David, I say, you're losing me. What is it you're trying to understand?
Finally, it comes out. "I wasn't badly bullied at school. I was one of the borderline ones. As long as I watched out for myself, and played the playground political game the best I could, I wouldn't be picked on. I wasn't one of the leaders, and I wasn't one of the victims. I was one of the in-between kids, always having to keep an eye on relegation, never being quite ignorant."
So the great six-domed cathedral of Cloud Atlas, with its dramas of power and manipulation, has its roots in childhood? Watching people feeding on other people?
"It's true. By your fourth book, you see themes creeping in that you haven't designed as a theme, and you think, where the hell are these coming from? Another young gifted musician has entered the story? What, another one? Or the theme of predators - what, again? And you think, all right, then, let's make it a major theme this time and see what we've got to say about it." It occurs to me that the playground traumas might also lie behind the careful anonymity of his writing. Its "I'm-not-really-here" quality. And his stammer.
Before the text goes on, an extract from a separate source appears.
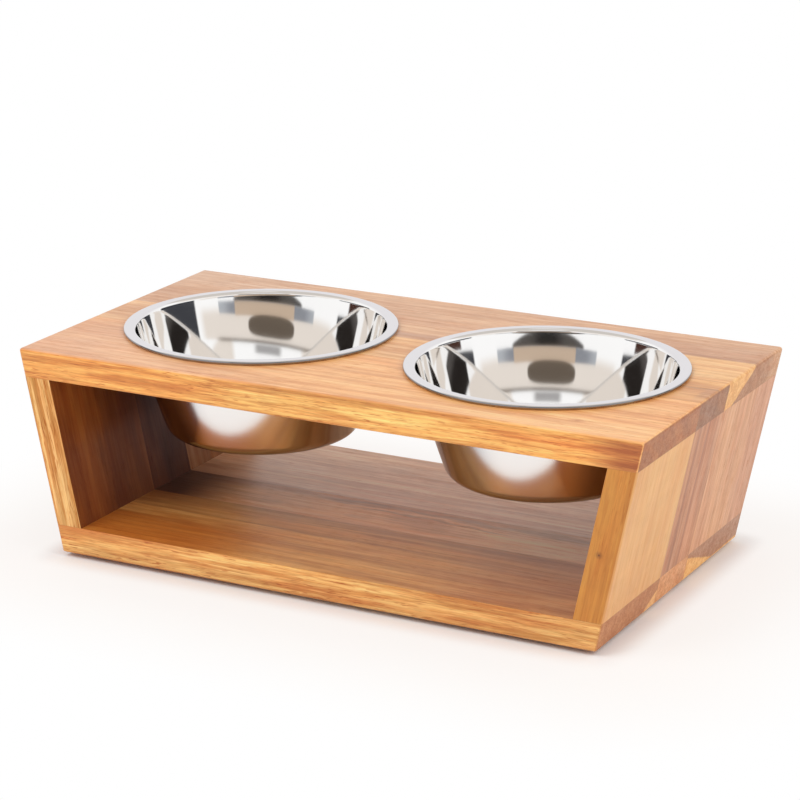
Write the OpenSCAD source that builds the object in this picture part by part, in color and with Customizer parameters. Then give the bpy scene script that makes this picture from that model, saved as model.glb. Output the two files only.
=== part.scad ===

He has, typically, two new projects on the go. One is a collection of stories called Black Swan Green, set over 13 months (one per story) in a village in 1982 at the time of the Falklands war. The other is set on the man-made island of Dejima, a trading outpost in Japan in the early 19th century and what happens to 15 Westerners living there, when the only non-Japanese people allowed on the island were "merchants, translators and prostitutes". Stand by for a dozen new additions to Mitchell's menagerie of voices, a muttering crew of new recruits to the parliament in his head, a score of new instruments to the orchestra from which this pro- digiously gifted conductor extracts polyphonic harmonies never heard before.
And that, I think, is quite enough metaphors for one interview.